### INSTRUCTIONS FOR THE TASK
Every line of the material below must be repeated exactly.

::::

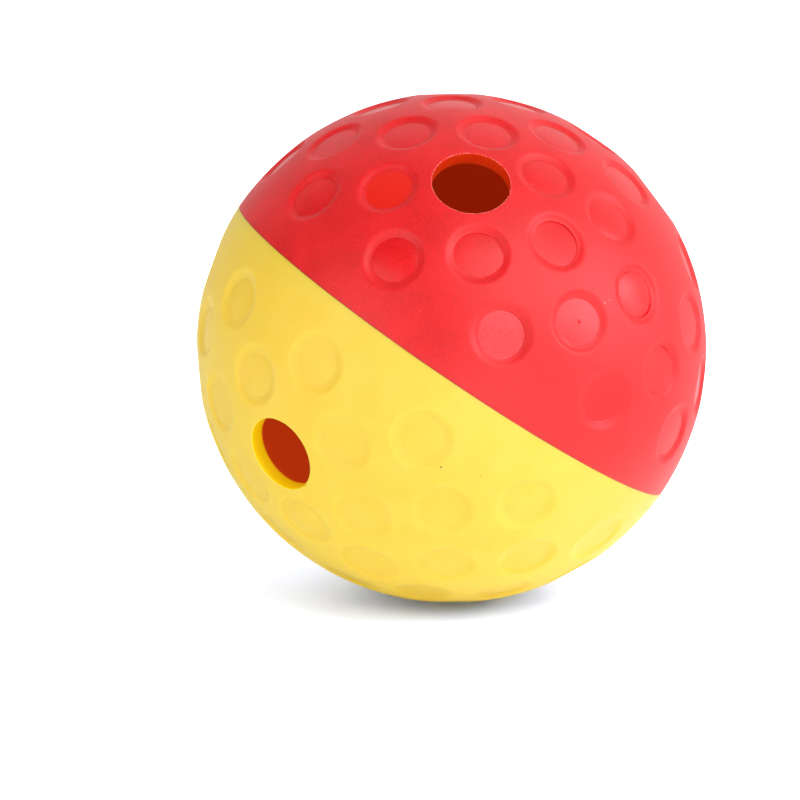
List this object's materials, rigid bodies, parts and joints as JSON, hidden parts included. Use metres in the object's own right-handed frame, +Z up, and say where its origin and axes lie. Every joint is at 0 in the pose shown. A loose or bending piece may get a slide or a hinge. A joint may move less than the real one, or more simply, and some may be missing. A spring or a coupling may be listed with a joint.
{
  "type": "treat dispensing ball",
  "caption": "Hollow dimpled toy ball for pets: soft moulded halves bonded at the equator, each with a round hole that lets dry treats drop out as the ball rolls.",
  "frame": {"origin": "centre of the ball", "axes": "+Z up from the floor under the ball as it lies at rest; the axis through the poles of the halves leans 34.3 degrees from +Z towards +X; -Y is the side that shows both treat holes"},
  "size_m": [0.127, 0.127, 0.127],
  "materials": {
    "red_soft_plastic": "matte",
    "yellow_soft_plastic": "matte",
    "cured_adhesive": "satin"
  },
  "bodies": {
    "root": {"red_half": "red_soft_plastic", "yellow_half": "yellow_soft_plastic", "bond_ring": "cured_adhesive"}
  },
  "joints": []
}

::::

### ANSWER TO THIS EXERCISE
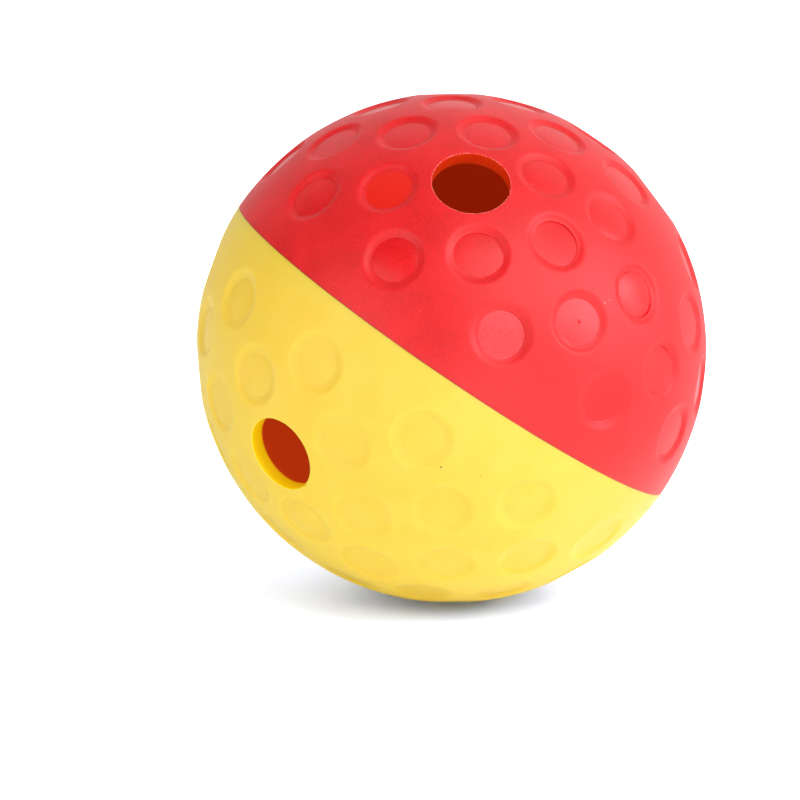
List this object's materials, rigid bodies, parts and joints as JSON, hidden parts included. Use metres in the object's own right-handed frame, +Z up, and say where its origin and axes lie. Every joint is at 0 in the pose shown. A loose or bending piece may get a slide or a hinge. A joint may move less than the real one, or more simply, and some may be missing. A spring or a coupling may be listed with a joint.
{
  "type": "treat dispensing ball",
  "caption": "Hollow dimpled toy ball for pets: soft moulded halves bonded at the equator, each with a round hole that lets dry treats drop out as the ball rolls.",
  "frame": {"origin": "centre of the ball", "axes": "+Z up from the floor under the ball as it lies at rest; the axis through the poles of the halves leans 34.3 degrees from +Z towards +X; -Y is the side that shows both treat holes"},
  "size_m": [0.127, 0.127, 0.127],
  "materials": {
    "red_soft_plastic": "matte",
    "yellow_soft_plastic": "matte",
    "cured_adhesive": "satin"
  },
  "bodies": {
    "root": {"red_half": "red_soft_plastic", "yellow_half": "yellow_soft_plastic", "bond_ring": "cured_adhesive"}
  },
  "joints": []
}